O caso da Apple tornou-se paradigmático, quando a Comissão Europeia concluiu em 2016 que a empresa norte-americana conseguira uma vantagem fiscal na ordem dos 13 mil milhões de euros porque, através de acordos fiscais, conseguiu ficar a pagar um IRC inferior a 1% durante vários anos (em 2011, pagou na Irlanda uma taxa de IRC de 0,05% sobre o total dos seus lucros anuais; em 2014, uma taxa de 0,005%).
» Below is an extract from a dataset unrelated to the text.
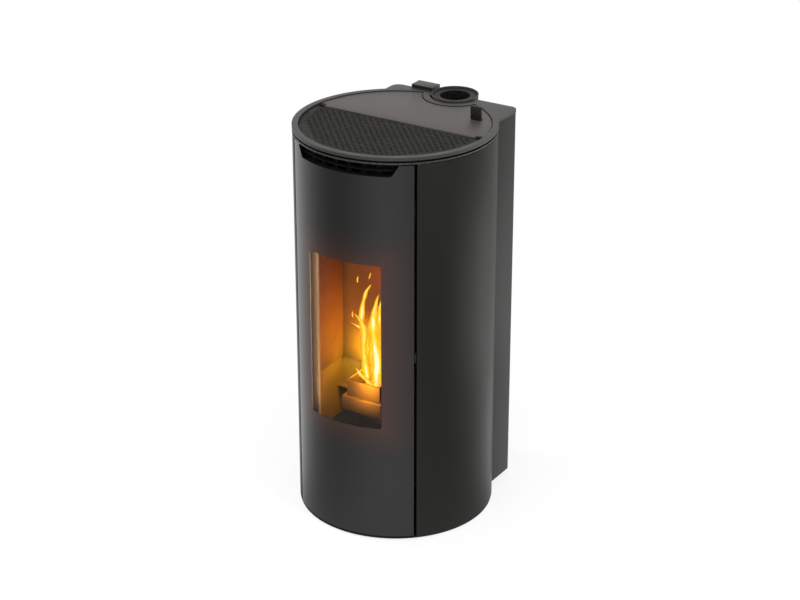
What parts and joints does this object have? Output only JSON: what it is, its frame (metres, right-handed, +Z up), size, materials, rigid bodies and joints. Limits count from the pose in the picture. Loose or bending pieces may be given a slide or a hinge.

Coordenar os 27 países da UE

Paschal Donohoe reuniu-se com Janet Yellen antes da reunião do Eurogrupo de segunda-feira, na qual a secretária de Estado do Tesouro norte-americana participou, e ouviu Yellen reafirmar o que dito em relação à reforma: os Estados Unidos defendem uma reforma que ponha fim à transferência de resultados para jurisdições de baixa tributação e aos “artifícios contabilísticos” que permitem às multinacionais pagar menos impostos.

De acordo com o Irish Times, Donohoe disse que a “troca de pontos de vista” entre os dois foi “positiva” e repetiu que ainda há “muito trabalho pela frente nas próximas semanas ou meses” para que se chegar a acordo.

A Comissão Europeia já disse que vai apresentar uma proposta de directiva para a União Europeia implementar as novas regras do IRC mínimo, mas, para que o texto avance, é necessário que todos os Estados-membros aprovem a directiva, porque se trata de uma matéria de natureza fiscal, onde é preciso haver unanimidade para a legislação estar de pé.

A Irlanda não é o único país da UE que neste momento esta de fora. Outros dois países europeus que não subscreveram o acordo preliminar na OCDE, a Estónia e a Hungria. Além destes, ficaram de fora jurisdições de outras geografias: São Vicente e Granadinas, Barbados, a Nigéria, o Quénia e o Sri Lanka.

Como a reforma inclui, na parte relativa à redistribuição dos direitos de tributação, normas que visam tributar os resultados dos gigantes digitais, a Comissão Europeia já confirmou que decidiu “suspender” os trabalhos sobre a criação do imposto digital para se concentrar na reforma da OCDE, que precisa de um “derradeiro esforço”, confirmou o porta-voz da Comissão, Daniel Ferrie.